Wednesday, December 2, 2009

Next Steps in Downtown Revitalization

Since I am a perpetual booster of all things Pelham, you will not be surprised that I am excited about the upcoming revitalization of Downtown Fonthill!

You see, just last week we took another step closer to a shovel in the ground on the $2.5 million revitalization of downtown Fonthill from College Street, across Regional Road #20 to Broad Street.


The company hired to finalize the detailed engineering design held a “public information centre” regarding the street reconstruction and streetscaping improvements.

Don’t worry in case you missed it; the information is posted on the front page of Town’s website at and they are inviting your comments until December 11.

Within the study area and based on significant average daily traffic counts (of approximately 8,000), Pelham Street functions as a local arterial road. In the development of the design options, the consultants considered the need to provide some level of safety for cyclists, to maximize the pedestrian realm, to provide on-street parking, and to ensure adequate fire vehicle maneuverability.

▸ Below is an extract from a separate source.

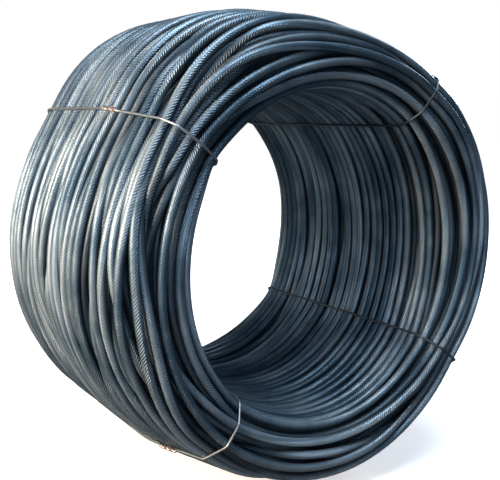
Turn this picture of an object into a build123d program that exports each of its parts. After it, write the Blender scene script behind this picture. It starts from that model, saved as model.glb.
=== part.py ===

They suggested a standard 3.5 metre lane width “based on the volume and nature of traffic and the need to meet provincial and local engineering standards for a safe roadway.” After looking at three other options, they recommended “Option 2: On Street Parking (both sides)-No Bike Lanes (except from
College Street to Church Hill Street).”

Their reasons? The design (which is also available in detail on the Town’s website) provides for the same number of on-street parking spots, expands or improves the pedestrian realm, complies with recent planning studies (like the Community Improvement Plan and Urban Design Guidelines), links with the Regional Bikeway Network, and provides additional boulevards to enhance business frontage.

I was impressed that the picture boards also included a graphic representation of how the revitalization might look. It included an image of the current situation and an image of how that area could look with the preferred design. It not only included a new road and sidewalks, but the images also removed the overhead hydro and telephone poles, added decorative lights and trees, and delineated parking spaces.

The consultant suggested that following streetscaping design review meetings in January / February 2010, the detail design should be completed in “Winter 2010”. The construction could be tendered in the spring and should be completed next fall.

And so, it will be gratifying that the vision that so many have worked on for so many years will become a reality during the next year.